Most historians nowadays regard Acts and Deeds as a versified historical novel, written at a time of strong anti-English sentiment in Scotland. At twelve volumes, the work is also doubted to be solely his work. Elspeth King maintained that despite any inaccuracies, Harry's patriotic and nationalistic portrayal was to ensure Wallace's continuing reputation as a hero. Robert Burns acknowledged his debt to Harry, paraphrasing the following lines from Harry's Wallace in his own poem Robert Bruce's Address to his Army at Bannockburn (Scots, wha hae wi' Wallace bled):

A false usurper sinks in every foe

And liberty returns with every blow
which Burns described as "a couplet worthy of Homer".
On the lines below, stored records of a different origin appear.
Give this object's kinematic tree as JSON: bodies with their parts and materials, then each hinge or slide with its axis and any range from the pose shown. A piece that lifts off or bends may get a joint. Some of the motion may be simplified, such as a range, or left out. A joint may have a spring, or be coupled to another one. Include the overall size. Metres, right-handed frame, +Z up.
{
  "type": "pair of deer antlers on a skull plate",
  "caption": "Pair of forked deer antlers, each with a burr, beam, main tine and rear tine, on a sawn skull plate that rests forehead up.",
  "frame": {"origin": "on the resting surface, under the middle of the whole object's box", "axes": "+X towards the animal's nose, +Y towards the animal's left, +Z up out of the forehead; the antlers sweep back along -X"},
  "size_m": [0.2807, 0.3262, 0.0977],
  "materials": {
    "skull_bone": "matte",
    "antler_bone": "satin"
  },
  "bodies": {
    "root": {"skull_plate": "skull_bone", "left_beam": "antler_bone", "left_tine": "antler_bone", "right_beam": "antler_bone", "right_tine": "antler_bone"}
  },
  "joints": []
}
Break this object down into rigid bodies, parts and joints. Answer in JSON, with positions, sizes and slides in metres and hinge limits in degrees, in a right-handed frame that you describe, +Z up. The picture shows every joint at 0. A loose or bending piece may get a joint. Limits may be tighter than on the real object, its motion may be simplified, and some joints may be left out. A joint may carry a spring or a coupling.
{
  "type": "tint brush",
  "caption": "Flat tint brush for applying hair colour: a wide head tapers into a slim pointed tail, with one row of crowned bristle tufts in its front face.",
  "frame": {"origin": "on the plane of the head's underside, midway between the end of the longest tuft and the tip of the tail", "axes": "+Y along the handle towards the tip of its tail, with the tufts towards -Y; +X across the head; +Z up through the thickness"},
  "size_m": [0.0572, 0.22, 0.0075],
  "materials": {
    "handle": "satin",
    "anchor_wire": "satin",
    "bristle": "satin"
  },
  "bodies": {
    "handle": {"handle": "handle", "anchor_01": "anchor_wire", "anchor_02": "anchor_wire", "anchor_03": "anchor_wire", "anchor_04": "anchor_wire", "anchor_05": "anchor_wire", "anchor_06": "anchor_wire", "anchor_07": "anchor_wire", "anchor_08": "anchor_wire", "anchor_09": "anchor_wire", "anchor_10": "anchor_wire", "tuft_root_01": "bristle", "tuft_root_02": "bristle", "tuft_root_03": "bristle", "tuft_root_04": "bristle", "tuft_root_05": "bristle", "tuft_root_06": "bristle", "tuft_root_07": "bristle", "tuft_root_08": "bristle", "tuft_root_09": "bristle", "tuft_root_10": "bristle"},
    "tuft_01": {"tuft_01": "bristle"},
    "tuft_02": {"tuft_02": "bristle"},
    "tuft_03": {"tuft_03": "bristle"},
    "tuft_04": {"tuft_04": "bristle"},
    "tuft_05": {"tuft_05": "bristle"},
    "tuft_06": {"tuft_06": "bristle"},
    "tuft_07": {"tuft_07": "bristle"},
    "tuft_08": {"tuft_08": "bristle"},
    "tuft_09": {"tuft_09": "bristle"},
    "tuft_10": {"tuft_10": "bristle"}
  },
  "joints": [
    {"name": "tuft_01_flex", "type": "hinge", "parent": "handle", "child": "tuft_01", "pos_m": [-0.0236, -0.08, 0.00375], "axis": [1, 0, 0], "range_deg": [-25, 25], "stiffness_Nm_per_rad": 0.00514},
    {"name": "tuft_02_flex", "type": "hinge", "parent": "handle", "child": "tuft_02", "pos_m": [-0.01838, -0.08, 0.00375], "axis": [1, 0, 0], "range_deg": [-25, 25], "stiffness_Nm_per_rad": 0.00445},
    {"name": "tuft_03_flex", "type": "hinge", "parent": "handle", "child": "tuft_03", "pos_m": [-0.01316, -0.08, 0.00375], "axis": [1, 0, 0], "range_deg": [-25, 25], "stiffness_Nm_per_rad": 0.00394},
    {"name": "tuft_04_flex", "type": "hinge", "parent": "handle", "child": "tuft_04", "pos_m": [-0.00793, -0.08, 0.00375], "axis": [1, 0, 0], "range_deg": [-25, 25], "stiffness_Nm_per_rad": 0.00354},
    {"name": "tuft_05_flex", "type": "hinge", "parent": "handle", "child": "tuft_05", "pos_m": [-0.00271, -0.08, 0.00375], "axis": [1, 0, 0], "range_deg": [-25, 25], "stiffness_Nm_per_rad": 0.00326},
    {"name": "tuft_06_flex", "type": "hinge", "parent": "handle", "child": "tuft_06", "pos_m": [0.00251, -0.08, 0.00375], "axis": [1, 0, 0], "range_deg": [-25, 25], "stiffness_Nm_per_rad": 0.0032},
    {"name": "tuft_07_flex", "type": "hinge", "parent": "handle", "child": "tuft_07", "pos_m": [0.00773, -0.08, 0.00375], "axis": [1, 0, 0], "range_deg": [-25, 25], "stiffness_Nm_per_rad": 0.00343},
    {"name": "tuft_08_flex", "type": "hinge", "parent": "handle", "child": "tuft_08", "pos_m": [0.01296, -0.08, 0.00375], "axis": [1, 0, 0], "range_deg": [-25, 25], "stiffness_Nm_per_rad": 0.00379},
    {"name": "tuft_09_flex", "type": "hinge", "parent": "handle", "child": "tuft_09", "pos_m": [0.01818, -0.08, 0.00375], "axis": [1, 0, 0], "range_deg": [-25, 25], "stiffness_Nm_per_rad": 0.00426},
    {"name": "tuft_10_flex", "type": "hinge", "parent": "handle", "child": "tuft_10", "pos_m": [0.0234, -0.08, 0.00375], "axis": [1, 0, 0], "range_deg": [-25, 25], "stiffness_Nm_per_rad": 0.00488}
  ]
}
The earliest version of the work is found in a manuscript written in 1488 by John Ramsay, the purported scribe of John Barbour's narrative poem The Brus. The manuscript is found at the National Library of Scotland in Edinburgh.

===Criticism===
Harry's depiction of Wallace has been criticised by Major and others as being fictionalized. Some parts of it are at variance with contemporary sources, e.g., the work describes Wallace leading an army to the outskirts of London, and it includes some episodes of doubtful accuracy before Wallace enters history with the action at Lanark. It also describes him adopting the disguises of a monk, an old woman, and a potter while a fugitive, and travelling to France to enlist support for the Scottish cause, there defeating two French champions, as well as a lion. "Are there any more dogs you would have slain?", Wallace asks the French king.

Harry is often considered inferior to Barbour as a poet, and has little of his moral elevation, but he surpasses him in graphic power, vividness of description, and variety of incident. He occasionally shows the influence of Chaucer, and is said to have known Latin and French.

Blind Harry's words were made more accessible by a translation written by William Hamilton of Gilbertfield (c. 1665–1751) published in 1722. In this form they met the notice of poets such as Robert Burns, Lord Byron, Robert Southey, John Keats, Joanna Baillie, and William Wordsworth. It was also an important source for Randall Wallace in his writing of the screenplay of Braveheart, the award-winning Hollywood film. Most recently, in 1998, Elspeth King published Hamilton's text amended for modern readers as Blind Harry's Wallace.

===Wallace folklore===
Blind Harry mentions a number of battles or skirmishes fought by Wallace which are now regarded by historians as unhistorical. These battles are sometimes referenced as historical events by accounts which do not cross-check the stories in Acts and Deeds against another source. Dubious battles include the "Battle of Loudoun Hill" in 1296, the "Battle of Biggar" in 1297, and possibly also the "Battle of Elcho Park". In the case of the folkloric Battle of Loudoun Hill, later enthusiasts have erected a monument to Wallace at the site. (The folkloric battle should not be confused with the genuine Battle of Loudoun Hill fought by Robert the Bruce.) Similarly, the story of a mass hanging of Scots nobles at Ayr is described by Blind Harry, and is repeated in a number of places, including the film Braveheart, but is now regarded as unhistorical.